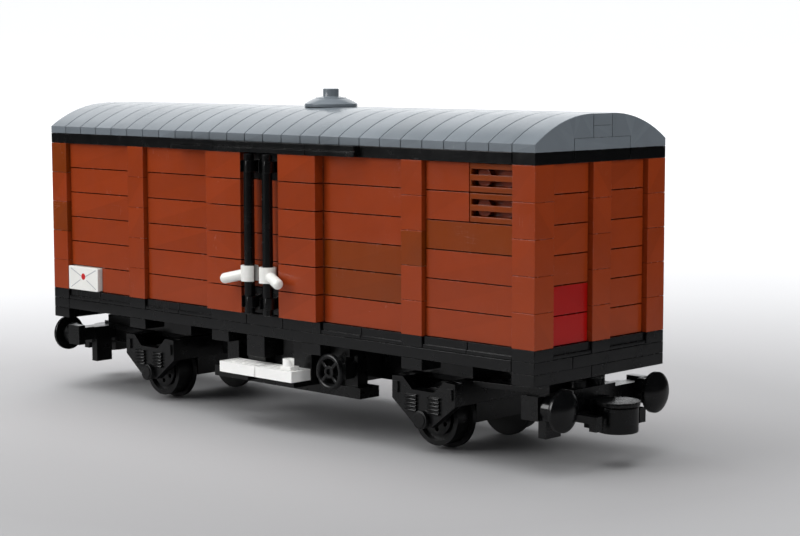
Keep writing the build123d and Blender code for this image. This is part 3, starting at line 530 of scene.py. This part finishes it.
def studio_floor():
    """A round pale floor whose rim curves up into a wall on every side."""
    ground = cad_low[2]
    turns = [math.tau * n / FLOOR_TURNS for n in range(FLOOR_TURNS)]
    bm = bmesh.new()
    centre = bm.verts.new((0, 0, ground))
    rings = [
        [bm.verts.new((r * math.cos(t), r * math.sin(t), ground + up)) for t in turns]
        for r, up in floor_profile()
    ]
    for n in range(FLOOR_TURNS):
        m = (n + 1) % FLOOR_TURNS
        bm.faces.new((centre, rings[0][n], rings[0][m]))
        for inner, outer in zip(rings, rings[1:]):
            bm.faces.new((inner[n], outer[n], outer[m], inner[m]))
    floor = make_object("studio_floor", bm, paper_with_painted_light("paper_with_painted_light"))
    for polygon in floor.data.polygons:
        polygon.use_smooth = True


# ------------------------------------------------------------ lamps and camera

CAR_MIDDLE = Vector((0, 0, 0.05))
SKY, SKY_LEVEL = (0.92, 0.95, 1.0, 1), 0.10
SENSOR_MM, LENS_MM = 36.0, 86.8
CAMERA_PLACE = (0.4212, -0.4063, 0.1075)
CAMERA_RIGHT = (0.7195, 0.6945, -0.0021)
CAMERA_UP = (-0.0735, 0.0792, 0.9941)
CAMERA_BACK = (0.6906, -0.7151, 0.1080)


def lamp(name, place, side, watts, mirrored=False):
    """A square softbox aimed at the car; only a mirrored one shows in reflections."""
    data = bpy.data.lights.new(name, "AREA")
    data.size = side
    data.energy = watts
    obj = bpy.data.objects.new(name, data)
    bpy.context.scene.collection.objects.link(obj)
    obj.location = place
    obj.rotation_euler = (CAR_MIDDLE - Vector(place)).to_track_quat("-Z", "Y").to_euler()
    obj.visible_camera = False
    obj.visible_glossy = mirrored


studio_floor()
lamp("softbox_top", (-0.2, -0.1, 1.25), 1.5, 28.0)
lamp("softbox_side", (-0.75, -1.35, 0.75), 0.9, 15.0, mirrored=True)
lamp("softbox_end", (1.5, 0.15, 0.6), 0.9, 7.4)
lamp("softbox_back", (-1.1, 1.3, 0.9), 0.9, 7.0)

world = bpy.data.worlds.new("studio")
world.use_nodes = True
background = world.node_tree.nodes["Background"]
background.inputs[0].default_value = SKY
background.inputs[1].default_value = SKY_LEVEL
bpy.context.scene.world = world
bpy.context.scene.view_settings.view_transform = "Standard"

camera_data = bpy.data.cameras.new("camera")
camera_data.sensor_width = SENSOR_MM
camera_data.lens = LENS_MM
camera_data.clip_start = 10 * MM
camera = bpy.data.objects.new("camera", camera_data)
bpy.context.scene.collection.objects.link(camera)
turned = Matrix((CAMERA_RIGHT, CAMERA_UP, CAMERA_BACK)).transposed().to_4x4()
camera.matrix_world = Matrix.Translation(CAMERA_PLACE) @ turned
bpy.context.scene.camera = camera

▶ **EXERCISE REQUIREMENTS**
Recite the full listing above exactly.

▶ **CORRECT ANSWER**
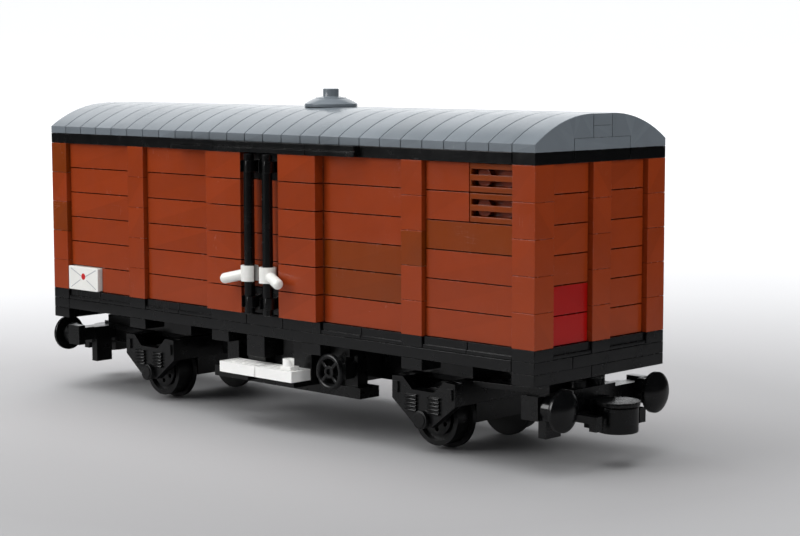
Keep writing the build123d and Blender code for this image. This is part 3, starting at line 530 of scene.py. This part finishes it.
def studio_floor():
    """A round pale floor whose rim curves up into a wall on every side."""
    ground = cad_low[2]
    turns = [math.tau * n / FLOOR_TURNS for n in range(FLOOR_TURNS)]
    bm = bmesh.new()
    centre = bm.verts.new((0, 0, ground))
    rings = [
        [bm.verts.new((r * math.cos(t), r * math.sin(t), ground + up)) for t in turns]
        for r, up in floor_profile()
    ]
    for n in range(FLOOR_TURNS):
        m = (n + 1) % FLOOR_TURNS
        bm.faces.new((centre, rings[0][n], rings[0][m]))
        for inner, outer in zip(rings, rings[1:]):
            bm.faces.new((inner[n], outer[n], outer[m], inner[m]))
    floor = make_object("studio_floor", bm, paper_with_painted_light("paper_with_painted_light"))
    for polygon in floor.data.polygons:
        polygon.use_smooth = True


# ------------------------------------------------------------ lamps and camera

CAR_MIDDLE = Vector((0, 0, 0.05))
SKY, SKY_LEVEL = (0.92, 0.95, 1.0, 1), 0.10
SENSOR_MM, LENS_MM = 36.0, 86.8
CAMERA_PLACE = (0.4212, -0.4063, 0.1075)
CAMERA_RIGHT = (0.7195, 0.6945, -0.0021)
CAMERA_UP = (-0.0735, 0.0792, 0.9941)
CAMERA_BACK = (0.6906, -0.7151, 0.1080)


def lamp(name, place, side, watts, mirrored=False):
    """A square softbox aimed at the car; only a mirrored one shows in reflections."""
    data = bpy.data.lights.new(name, "AREA")
    data.size = side
    data.energy = watts
    obj = bpy.data.objects.new(name, data)
    bpy.context.scene.collection.objects.link(obj)
    obj.location = place
    obj.rotation_euler = (CAR_MIDDLE - Vector(place)).to_track_quat("-Z", "Y").to_euler()
    obj.visible_camera = False
    obj.visible_glossy = mirrored


studio_floor()
lamp("softbox_top", (-0.2, -0.1, 1.25), 1.5, 28.0)
lamp("softbox_side", (-0.75, -1.35, 0.75), 0.9, 15.0, mirrored=True)
lamp("softbox_end", (1.5, 0.15, 0.6), 0.9, 7.4)
lamp("softbox_back", (-1.1, 1.3, 0.9), 0.9, 7.0)

world = bpy.data.worlds.new("studio")
world.use_nodes = True
background = world.node_tree.nodes["Background"]
background.inputs[0].default_value = SKY
background.inputs[1].default_value = SKY_LEVEL
bpy.context.scene.world = world
bpy.context.scene.view_settings.view_transform = "Standard"

camera_data = bpy.data.cameras.new("camera")
camera_data.sensor_width = SENSOR_MM
camera_data.lens = LENS_MM
camera_data.clip_start = 10 * MM
camera = bpy.data.objects.new("camera", camera_data)
bpy.context.scene.collection.objects.link(camera)
turned = Matrix((CAMERA_RIGHT, CAMERA_UP, CAMERA_BACK)).transposed().to_4x4()
camera.matrix_world = Matrix.Translation(CAMERA_PLACE) @ turned
bpy.context.scene.camera = camera